Er bestaat een belangrijke discrepantie tussen de door de kliniek vastgestelde en
door de reclassering eveneens aangenomen zwakbegaafdheid en de herhaalde
scores op intelligentietests. Het is uit de rapportages van de kliniek niet duidelijk geworden waarom gesproken wordt van zwakbegaafdheid. Er kan ook geen sprake zijn van achteruitgang in intelligentie, aangezien onderzochte nu opnieuw scoort op gemiddeld niveau. Alles overziend moet de diagnose zwakbegaafdheid worden verworpen.
Binnen de huidige setting, in het kader van tbs met voorwaardelijke beëindiging van
het bevel verpleging, wordt het risico op gewelddadig gedrag als laag geschat. Pas bij
beëindiging van begeleiding en toezicht zou op den duur mogelijk weer risico kunnen
ontstaan op alcoholmisbruik of terugval in afhankelijkheid. Dan nog is het de vraag of
hij opnieuw tot gewelddadig gedrag zou komen, maar in dat geval zou het risico
daarop wel iets toenemen. Voor zowel zijn alcoholgebruik als voor wat betreft
mogelijk gewelddadig gedrag kan gesteld worden dat de negatieve voedingsbodem
daarvoor sterk lijkt te zijn afgenomen en mogelijk is die voedingsbodem inmiddels
zelfs geheel verdwenen. Daarbij is sprake van voldoende beschermende factoren
tegen eventueel nog aanwezig recidiverisico.
Voor de kans op herhaling van soortgelijke strafbare feiten als waarvoor onderzochte de maatregel terbeschikkingstelling kreeg opgelegd geldt hetzelfde als hiervoor is opgemerkt.
Het risicomanagement van een klinische behandeling is momenteel niet meer aan de
orde en ook niet meer nodig. Betrokkene heeft zich binnen de klinische periode van zijn
tbs-traject en binnen de periode van voorwaardelijke beëindiging van het bevel
verpleging zodanig gedragen dat er, ondanks een enkele terugval in alcoholgebruik,
geen sprake is geweest van gewelddadigheid of delictgerelateerd gedrag.
Voortzetting van de combinatie van zorg, begeleiding en forensisch psychiatrisch toezicht die hij momenteel krijgt, biedt een afdoende kader voor risicomanagement.
Het komende jaar zou bezien moeten worden in welke vorm en intensiteit hij nog
begeleiding en toezicht nodig heeft.
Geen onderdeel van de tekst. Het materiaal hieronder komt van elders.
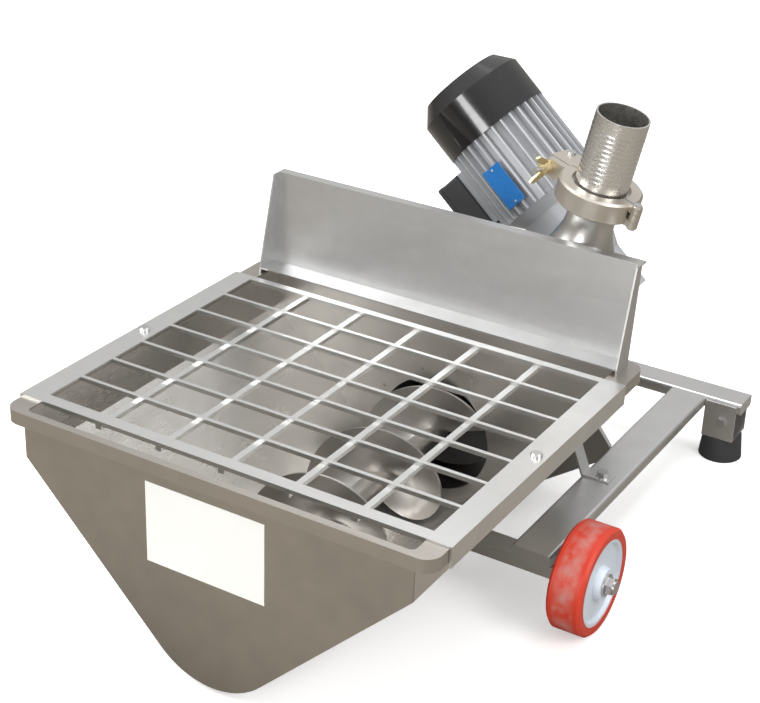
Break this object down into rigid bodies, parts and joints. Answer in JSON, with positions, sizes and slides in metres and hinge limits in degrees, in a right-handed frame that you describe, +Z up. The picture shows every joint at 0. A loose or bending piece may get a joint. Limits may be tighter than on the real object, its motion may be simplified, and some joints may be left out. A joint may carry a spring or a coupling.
{
  "type": "wine pump",
  "caption": "Mobile must and wine pump: a wide feed hopper with a grate, an auger in its trough, an elliptical rotor pump with a clamped hose outlet, a worm geared motor and a wheeled frame.",
  "frame": {"origin": "middle of the machine's length and width, on the floor", "axes": "+X to the outlet side, +Y to the rear where the motor is, +Z up"},
  "size_m": [0.7598, 1.013, 0.6572],
  "materials": {
    "hopper_steel": "brushed stainless sheet",
    "rim_steel": "brushed stainless sheet",
    "grate_steel": "bright satin stainless",
    "panel_steel": "plain satin stainless",
    "auger_steel": "satin stainless, welded flight",
    "casing_steel": "satin stainless",
    "outlet_steel": "turned satin stainless",
    "clamp_steel": "cast stainless, tumbled",
    "frame_steel": "satin stainless tube and plate",
    "fastener_steel": "plain stainless fasteners",
    "nut_brass": "cast brass",
    "rotor_rubber": "food grade black rubber",
    "seal_rubber": "black rubber",
    "gasket_rubber": "white food grade rubber",
    "foot_rubber": "dark grey rubber",
    "gear_case_paint": "silver grey enamel on cast aluminium",
    "motor_paint": "silver grey enamel on cast aluminium",
    "fan_cover_plastic": "glossy black",
    "fan_plastic": "matt black",
    "terminal_plastic": "dark grey moulded",
    "gland_plastic": "black moulded",
    "wheel_nylon": "white nylon",
    "tyre_red": "red polyurethane"
  },
  "bodies": {
    "frame": {"hopper_trough": "hopper_steel", "hopper_front_plate": "hopper_steel", "hopper_rear_plate": "hopper_steel", "hopper_rim": "rim_steel", "grate_frame": "grate_steel", "grate_long_bars": "grate_steel", "grate_cross_bars": "grate_steel", "grate_screws": "fastener_steel", "splash_panel": "panel_steel", "pump_casing": "casing_steel", "casing_bolts": "fastener_steel", "bulkhead": "frame_steel", "shaft_seal": "seal_rubber", "shaft_bearing": "fastener_steel", "gear_case": "gear_case_paint", "worm_gearbox": "gear_case_paint", "gearbox_cover": "gear_case_paint", "motor_end_shield": "motor_paint", "motor_flange_bolts": "fastener_steel", "stator_housing": "motor_paint", "fan_cover": "fan_cover_plastic", "terminal_box": "terminal_plastic", "terminal_box_cover": "terminal_plastic", "cable_gland": "gland_plastic", "outlet_gasket": "gasket_rubber", "hose_tail": "outlet_steel", "clamp_front_half": "clamp_steel", "clamp_rear_half": "clamp_steel", "clamp_hinge_pin": "fastener_steel", "swing_bolt_pin": "fastener_steel", "rear_bar": "frame_steel", "frame_end_caps": "frame_steel", "side_rail_right": "frame_steel", "side_rail_left": "frame_steel", "cross_bar_right": "frame_steel", "cross_bar_left": "frame_steel", "strap_right": "frame_steel", "strap_left": "frame_steel", "strap_bolts": "fastener_steel", "axle_right": "fastener_steel", "axle_left": "fastener_steel", "axle_nuts": "fastener_steel", "foot_rubbers": "foot_rubber", "foot_brackets": "frame_steel", "foot_bolts": "fastener_steel", "outlet_trunk": "casing_steel"},
    "auger": {"auger": "auger_steel", "pump_rotor": "rotor_rubber"},
    "motor_rotor": {"motor_shaft": "fastener_steel", "fan": "fan_plastic"},
    "wheel_right": {"wheel_core_right": "wheel_nylon", "wheel_tyre_right": "tyre_red"},
    "wheel_left": {"wheel_core_left": "wheel_nylon", "wheel_tyre_left": "tyre_red"},
    "swing_bolt": {"swing_bolt": "fastener_steel"},
    "wing_nut": {"wing_nut": "nut_brass"}
  },
  "joints": [
    {"name": "auger_spin", "type": "hinge", "parent": "frame", "child": "auger", "pos_m": [0, 0.0495, 0.118], "axis": [0, 1, 0], "continuous": true},
    {"name": "motor_spin", "type": "hinge", "parent": "frame", "child": "motor_rotor", "pos_m": [0.02055, 0.3405, 0.44059], "axis": [-0.7431, 0, 0.6691], "continuous": true},
    {"name": "wheel_right_spin", "type": "hinge", "parent": "frame", "child": "wheel_right", "pos_m": [0.336, -0.0925, 0.078], "axis": [1, 0, 0], "continuous": true},
    {"name": "wheel_left_spin", "type": "hinge", "parent": "frame", "child": "wheel_left", "pos_m": [-0.336, -0.0925, 0.078], "axis": [1, 0, 0], "continuous": true},
    {"name": "swing_bolt_open", "type": "hinge", "parent": "frame", "child": "swing_bolt", "pos_m": [0.12585, 0.1996, 0.54544], "axis": [-0.2079, 0, -0.9781], "range_deg": [0, 95]},
    {"name": "wing_nut_turn", "type": "hinge", "parent": "swing_bolt", "child": "wing_nut", "pos_m": [0.11218, 0.14744, 0.54835], "axis": [-0.2532, -0.9659, 0.0538], "continuous": true}
  ],
  "couplings": [
    {"joint": "motor_spin", "follows": "auger_spin", "ratio": 20}
  ]
}
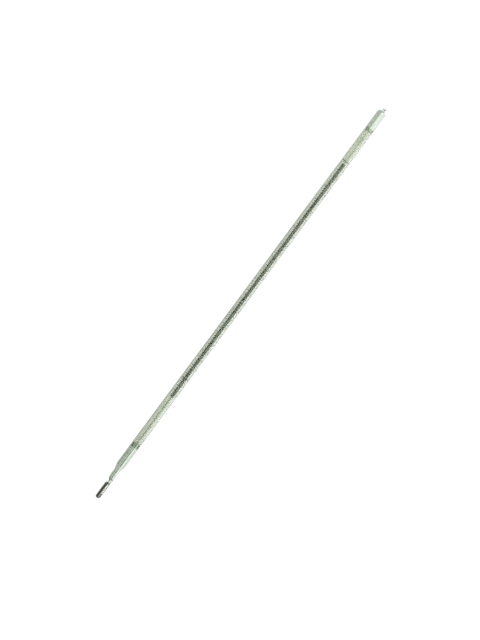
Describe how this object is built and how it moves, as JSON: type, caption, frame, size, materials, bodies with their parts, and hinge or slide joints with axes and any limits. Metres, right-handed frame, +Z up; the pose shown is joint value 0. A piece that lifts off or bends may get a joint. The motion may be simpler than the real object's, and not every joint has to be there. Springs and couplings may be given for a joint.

Hierin lijkt het aangewezen om nadrukkelijk verder te werken aan meer vrijheden en verantwoordelijkheden voor betrokkene.
Geadviseerd wordt om de maatregel terbeschikkingstelling te verlengen met de duur
van één jaar en de voorwaardelijke beëindiging van het bevel tot verpleging te continueren.